— Start MATERIAL FOR THIS TASK —
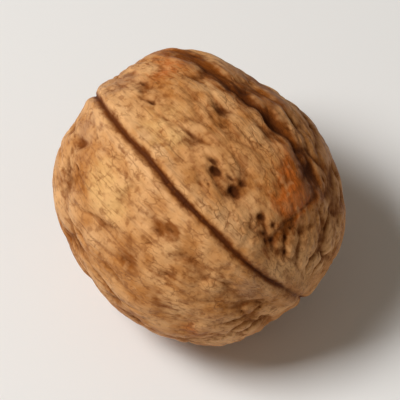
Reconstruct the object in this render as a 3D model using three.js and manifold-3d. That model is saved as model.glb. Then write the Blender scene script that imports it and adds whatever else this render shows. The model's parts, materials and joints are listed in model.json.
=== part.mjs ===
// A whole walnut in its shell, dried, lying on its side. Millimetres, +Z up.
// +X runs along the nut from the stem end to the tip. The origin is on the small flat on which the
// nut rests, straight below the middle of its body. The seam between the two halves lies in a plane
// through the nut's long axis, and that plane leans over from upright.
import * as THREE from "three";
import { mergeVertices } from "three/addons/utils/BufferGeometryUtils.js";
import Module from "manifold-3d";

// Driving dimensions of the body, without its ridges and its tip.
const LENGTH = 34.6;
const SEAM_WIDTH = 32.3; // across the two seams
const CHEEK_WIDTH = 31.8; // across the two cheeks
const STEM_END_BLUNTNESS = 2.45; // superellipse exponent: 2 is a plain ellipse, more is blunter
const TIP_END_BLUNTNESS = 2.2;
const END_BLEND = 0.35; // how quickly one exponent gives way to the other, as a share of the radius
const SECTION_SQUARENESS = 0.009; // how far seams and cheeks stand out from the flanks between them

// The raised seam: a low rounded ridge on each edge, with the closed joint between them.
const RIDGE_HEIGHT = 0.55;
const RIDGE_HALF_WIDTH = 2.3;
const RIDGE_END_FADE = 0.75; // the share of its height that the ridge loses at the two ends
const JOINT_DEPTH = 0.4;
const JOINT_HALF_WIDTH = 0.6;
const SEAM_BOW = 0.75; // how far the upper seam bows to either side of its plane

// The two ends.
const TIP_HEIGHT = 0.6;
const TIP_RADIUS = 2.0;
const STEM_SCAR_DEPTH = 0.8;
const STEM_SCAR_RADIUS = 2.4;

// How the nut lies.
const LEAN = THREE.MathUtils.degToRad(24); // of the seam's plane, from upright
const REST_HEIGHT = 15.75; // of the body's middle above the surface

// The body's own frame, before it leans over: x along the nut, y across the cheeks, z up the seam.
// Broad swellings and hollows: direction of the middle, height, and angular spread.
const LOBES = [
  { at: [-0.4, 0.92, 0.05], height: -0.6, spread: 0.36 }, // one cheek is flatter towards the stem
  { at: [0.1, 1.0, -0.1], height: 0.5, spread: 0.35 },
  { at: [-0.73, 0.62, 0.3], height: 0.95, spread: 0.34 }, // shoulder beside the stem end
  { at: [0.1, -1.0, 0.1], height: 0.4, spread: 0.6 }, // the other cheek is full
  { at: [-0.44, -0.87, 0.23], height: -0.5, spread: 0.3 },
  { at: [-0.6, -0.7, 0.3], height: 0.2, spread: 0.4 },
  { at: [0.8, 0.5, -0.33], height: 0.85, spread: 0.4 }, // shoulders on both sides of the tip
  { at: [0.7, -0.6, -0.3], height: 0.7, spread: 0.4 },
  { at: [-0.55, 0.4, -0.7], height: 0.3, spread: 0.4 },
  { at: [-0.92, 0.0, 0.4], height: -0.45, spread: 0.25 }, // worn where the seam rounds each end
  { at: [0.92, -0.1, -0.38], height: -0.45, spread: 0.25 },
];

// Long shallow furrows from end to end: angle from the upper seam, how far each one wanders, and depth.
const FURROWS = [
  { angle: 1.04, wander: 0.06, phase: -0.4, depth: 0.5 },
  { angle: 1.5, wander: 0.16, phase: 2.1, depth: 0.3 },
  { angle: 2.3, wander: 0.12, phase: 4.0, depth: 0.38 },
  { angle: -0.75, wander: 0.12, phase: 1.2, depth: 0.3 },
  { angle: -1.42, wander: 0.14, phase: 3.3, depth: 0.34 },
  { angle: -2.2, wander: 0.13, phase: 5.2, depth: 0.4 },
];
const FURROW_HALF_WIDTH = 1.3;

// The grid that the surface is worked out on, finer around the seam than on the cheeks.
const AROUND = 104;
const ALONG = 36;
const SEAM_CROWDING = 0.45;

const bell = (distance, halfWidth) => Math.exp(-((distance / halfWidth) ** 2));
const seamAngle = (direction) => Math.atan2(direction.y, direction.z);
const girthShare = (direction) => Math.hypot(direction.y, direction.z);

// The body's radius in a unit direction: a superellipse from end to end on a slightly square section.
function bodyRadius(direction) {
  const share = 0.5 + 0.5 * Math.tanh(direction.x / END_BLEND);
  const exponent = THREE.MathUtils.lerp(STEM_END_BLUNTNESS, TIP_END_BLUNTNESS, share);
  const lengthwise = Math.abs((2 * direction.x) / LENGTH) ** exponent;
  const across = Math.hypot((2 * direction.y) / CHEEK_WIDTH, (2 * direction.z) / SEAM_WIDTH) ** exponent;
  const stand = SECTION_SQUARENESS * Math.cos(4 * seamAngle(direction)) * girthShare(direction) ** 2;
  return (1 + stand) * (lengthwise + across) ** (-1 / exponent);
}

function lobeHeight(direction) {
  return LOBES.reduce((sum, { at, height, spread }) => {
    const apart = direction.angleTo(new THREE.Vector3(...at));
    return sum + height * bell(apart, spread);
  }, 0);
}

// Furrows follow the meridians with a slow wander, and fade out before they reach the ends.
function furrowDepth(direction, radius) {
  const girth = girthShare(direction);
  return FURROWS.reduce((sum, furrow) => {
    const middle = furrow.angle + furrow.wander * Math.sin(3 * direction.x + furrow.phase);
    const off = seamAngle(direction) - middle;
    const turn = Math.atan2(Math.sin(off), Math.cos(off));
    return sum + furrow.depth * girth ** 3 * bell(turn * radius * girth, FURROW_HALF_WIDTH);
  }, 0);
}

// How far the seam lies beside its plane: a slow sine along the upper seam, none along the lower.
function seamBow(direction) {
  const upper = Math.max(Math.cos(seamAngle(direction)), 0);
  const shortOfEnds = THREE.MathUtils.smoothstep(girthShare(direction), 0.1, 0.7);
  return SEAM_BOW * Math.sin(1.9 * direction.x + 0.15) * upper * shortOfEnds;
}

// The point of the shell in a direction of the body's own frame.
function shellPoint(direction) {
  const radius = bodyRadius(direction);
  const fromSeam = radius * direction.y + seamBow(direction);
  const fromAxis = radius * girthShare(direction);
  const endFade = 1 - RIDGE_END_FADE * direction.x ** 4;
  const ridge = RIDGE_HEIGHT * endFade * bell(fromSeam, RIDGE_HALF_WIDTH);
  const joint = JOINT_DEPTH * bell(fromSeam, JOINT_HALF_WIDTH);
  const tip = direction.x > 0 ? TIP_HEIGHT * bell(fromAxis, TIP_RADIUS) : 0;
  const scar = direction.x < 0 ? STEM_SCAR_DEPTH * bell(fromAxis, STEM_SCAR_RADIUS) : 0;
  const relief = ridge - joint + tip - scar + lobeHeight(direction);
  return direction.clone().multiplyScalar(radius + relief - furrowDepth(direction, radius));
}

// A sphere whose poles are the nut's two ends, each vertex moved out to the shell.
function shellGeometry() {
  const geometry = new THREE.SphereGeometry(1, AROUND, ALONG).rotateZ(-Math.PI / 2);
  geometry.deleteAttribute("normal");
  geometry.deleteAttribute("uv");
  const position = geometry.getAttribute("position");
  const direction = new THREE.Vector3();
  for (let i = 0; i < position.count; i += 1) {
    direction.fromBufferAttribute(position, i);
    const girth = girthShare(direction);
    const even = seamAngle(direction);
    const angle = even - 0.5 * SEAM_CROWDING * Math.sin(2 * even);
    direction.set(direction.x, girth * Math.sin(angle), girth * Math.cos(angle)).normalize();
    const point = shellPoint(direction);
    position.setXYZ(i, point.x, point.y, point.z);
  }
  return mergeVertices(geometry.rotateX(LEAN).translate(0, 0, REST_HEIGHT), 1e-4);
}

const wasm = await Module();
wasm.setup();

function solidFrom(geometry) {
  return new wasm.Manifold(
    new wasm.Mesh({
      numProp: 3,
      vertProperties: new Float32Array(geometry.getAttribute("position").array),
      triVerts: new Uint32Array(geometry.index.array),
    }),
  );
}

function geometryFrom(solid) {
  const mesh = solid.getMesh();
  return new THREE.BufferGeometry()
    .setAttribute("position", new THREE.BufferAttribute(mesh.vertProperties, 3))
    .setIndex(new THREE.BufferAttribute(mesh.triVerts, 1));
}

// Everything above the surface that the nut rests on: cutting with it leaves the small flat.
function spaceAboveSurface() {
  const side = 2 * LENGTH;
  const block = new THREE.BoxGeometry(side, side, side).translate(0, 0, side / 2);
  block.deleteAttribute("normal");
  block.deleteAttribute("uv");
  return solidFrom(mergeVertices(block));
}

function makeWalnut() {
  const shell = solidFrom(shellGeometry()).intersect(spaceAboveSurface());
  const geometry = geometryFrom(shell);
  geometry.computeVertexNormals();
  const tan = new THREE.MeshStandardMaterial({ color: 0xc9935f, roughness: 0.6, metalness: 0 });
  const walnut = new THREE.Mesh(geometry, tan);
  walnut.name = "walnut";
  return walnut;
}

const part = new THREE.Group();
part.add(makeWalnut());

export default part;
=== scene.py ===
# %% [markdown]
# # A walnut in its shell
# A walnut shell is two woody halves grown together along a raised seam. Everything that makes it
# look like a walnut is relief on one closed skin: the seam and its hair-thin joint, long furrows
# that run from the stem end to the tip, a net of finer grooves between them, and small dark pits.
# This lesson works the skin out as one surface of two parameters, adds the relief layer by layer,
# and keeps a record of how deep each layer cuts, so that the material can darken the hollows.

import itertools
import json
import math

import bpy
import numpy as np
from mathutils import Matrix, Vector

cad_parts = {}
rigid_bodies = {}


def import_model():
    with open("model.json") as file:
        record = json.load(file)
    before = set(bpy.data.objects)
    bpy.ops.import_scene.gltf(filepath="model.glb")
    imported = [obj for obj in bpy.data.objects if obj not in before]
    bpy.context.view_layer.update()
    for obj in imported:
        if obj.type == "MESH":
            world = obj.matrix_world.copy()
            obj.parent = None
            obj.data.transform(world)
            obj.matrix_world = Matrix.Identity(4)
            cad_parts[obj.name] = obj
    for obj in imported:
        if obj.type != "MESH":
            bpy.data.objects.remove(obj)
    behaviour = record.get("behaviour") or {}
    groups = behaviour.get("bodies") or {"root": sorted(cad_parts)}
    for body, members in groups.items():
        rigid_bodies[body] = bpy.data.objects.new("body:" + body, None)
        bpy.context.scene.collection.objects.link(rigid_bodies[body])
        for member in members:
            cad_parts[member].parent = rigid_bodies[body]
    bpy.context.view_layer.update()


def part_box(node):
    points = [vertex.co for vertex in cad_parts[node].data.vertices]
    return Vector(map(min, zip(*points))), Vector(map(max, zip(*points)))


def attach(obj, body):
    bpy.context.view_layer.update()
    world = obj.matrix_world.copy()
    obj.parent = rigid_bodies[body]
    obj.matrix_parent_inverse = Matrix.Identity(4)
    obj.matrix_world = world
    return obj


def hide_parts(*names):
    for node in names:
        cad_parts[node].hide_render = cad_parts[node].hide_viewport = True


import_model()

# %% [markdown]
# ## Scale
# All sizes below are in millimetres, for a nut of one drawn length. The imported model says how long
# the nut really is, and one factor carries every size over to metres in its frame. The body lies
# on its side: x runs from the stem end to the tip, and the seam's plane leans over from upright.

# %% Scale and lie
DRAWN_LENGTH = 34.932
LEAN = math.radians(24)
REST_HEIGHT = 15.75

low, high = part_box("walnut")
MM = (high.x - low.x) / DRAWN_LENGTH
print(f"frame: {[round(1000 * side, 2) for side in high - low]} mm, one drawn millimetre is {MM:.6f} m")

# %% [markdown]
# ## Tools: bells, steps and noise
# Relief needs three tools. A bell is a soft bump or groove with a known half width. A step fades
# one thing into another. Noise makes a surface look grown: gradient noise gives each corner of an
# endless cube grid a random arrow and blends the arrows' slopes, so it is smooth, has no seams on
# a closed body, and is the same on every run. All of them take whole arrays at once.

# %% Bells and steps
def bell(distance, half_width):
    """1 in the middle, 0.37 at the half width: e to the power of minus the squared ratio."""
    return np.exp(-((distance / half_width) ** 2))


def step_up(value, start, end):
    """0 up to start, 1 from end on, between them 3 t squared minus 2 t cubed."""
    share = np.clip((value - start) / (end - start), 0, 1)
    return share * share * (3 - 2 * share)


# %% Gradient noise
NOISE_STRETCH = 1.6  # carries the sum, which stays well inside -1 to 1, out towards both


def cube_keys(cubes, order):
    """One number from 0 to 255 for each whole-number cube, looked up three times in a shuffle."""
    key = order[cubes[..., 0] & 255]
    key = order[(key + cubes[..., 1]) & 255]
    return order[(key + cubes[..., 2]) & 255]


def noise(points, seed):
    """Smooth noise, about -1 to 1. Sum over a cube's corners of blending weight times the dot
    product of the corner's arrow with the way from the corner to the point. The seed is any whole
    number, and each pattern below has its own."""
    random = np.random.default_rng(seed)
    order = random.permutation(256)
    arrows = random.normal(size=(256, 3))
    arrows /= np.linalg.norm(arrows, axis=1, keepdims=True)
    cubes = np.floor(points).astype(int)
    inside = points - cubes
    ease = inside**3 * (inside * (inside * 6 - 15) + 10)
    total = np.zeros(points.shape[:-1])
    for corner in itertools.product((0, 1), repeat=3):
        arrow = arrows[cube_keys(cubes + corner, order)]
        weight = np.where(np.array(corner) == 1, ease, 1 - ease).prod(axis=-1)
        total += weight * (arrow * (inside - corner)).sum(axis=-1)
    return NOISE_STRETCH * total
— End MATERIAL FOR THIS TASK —
— Start MATERIAL FOR THIS TASK —
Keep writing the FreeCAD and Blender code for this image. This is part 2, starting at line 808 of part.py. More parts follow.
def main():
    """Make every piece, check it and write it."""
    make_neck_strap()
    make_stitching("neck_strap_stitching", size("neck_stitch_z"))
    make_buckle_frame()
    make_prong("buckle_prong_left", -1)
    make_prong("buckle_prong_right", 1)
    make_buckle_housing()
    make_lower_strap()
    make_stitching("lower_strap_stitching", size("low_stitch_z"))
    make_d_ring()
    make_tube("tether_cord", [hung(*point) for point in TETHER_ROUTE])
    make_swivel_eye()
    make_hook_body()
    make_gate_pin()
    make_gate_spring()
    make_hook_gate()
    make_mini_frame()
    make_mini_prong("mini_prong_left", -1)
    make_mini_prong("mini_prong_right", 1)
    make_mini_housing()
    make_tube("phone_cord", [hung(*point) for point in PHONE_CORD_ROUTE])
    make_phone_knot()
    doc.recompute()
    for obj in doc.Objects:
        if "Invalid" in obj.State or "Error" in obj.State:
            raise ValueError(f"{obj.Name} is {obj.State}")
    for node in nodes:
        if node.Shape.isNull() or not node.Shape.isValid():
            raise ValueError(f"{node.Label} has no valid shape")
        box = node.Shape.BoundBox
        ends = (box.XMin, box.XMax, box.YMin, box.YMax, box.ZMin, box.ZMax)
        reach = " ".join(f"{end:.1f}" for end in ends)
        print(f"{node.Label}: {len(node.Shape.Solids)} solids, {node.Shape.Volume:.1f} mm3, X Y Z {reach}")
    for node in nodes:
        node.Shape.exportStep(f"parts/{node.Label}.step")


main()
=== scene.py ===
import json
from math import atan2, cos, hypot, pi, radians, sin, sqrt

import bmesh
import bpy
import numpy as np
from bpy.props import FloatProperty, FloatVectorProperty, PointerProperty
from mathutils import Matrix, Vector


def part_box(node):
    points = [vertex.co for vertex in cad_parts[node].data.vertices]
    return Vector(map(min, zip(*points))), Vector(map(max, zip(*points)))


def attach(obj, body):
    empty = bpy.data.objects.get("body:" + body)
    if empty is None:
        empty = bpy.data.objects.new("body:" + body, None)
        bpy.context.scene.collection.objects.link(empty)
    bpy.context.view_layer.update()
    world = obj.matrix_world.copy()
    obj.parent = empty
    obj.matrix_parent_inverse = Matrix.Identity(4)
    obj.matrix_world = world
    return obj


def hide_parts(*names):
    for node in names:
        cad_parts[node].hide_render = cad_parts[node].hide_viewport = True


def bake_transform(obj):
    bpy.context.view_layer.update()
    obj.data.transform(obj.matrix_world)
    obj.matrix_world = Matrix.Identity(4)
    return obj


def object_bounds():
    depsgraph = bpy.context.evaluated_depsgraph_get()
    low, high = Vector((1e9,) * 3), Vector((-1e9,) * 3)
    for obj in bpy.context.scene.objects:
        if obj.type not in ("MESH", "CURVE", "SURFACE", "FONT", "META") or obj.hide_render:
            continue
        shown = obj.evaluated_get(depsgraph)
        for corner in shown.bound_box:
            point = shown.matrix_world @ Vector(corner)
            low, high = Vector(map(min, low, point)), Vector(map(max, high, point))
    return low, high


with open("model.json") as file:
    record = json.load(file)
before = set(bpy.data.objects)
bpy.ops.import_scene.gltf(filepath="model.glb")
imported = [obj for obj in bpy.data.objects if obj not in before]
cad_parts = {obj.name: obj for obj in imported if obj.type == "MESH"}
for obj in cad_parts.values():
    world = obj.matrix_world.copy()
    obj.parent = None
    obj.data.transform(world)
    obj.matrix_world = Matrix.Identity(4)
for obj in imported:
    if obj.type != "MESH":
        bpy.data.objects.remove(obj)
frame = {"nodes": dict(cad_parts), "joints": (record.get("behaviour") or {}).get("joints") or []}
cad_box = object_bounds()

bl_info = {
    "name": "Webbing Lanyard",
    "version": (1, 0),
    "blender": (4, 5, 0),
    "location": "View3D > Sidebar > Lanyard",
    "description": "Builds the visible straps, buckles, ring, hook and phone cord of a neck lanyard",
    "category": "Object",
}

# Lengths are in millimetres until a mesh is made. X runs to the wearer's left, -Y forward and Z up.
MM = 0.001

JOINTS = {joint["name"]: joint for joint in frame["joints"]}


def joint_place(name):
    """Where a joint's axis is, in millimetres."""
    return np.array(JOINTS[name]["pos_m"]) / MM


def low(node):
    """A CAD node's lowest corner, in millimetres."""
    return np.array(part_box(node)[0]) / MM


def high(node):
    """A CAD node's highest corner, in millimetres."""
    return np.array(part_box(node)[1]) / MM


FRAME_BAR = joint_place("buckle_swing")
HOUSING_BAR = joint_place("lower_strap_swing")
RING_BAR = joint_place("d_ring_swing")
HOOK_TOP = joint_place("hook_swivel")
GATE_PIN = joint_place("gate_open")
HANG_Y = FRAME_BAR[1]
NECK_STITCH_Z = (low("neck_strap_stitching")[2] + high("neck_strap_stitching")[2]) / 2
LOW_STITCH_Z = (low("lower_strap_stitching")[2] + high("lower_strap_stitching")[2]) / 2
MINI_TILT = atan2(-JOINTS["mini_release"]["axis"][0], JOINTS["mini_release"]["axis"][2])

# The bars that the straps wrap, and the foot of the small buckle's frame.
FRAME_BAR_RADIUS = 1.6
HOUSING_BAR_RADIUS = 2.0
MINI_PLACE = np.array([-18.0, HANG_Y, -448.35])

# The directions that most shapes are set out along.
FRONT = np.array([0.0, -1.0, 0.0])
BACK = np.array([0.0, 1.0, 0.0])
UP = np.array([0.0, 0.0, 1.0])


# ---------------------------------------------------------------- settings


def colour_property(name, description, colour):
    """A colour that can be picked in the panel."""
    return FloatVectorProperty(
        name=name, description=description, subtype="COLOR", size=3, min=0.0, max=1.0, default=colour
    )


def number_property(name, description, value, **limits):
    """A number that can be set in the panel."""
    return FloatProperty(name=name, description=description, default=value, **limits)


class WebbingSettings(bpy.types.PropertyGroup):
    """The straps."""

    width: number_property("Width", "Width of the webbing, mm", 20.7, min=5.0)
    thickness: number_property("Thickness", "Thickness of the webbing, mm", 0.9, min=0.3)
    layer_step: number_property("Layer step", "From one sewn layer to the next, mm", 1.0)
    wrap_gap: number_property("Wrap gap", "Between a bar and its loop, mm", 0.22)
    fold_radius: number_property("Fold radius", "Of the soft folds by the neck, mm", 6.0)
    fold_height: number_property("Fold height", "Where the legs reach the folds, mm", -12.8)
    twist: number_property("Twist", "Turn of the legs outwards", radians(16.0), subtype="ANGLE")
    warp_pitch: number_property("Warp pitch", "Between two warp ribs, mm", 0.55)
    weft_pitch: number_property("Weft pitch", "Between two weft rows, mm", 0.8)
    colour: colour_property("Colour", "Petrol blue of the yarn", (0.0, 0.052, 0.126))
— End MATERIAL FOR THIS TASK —
- _TASK OBJECTIVE_
Look above for the line containing "box.YMax, box.ZMin, box.ZMax)". Output from there through the line containing "if empty is", exactly and inclusively.

- _OUTPUT_
        ends = (box.XMin, box.XMax, box.YMin, box.YMax, box.ZMin, box.ZMax)
        reach = " ".join(f"{end:.1f}" for end in ends)
        print(f"{node.Label}: {len(node.Shape.Solids)} solids, {node.Shape.Volume:.1f} mm3, X Y Z {reach}")
    for node in nodes:
        node.Shape.exportStep(f"parts/{node.Label}.step")


main()
=== scene.py ===
import json
from math import atan2, cos, hypot, pi, radians, sin, sqrt

import bmesh
import bpy
import numpy as np
from bpy.props import FloatProperty, FloatVectorProperty, PointerProperty
from mathutils import Matrix, Vector


def part_box(node):
    points = [vertex.co for vertex in cad_parts[node].data.vertices]
    return Vector(map(min, zip(*points))), Vector(map(max, zip(*points)))


def attach(obj, body):
    empty = bpy.data.objects.get("body:" + body)
    if empty is None:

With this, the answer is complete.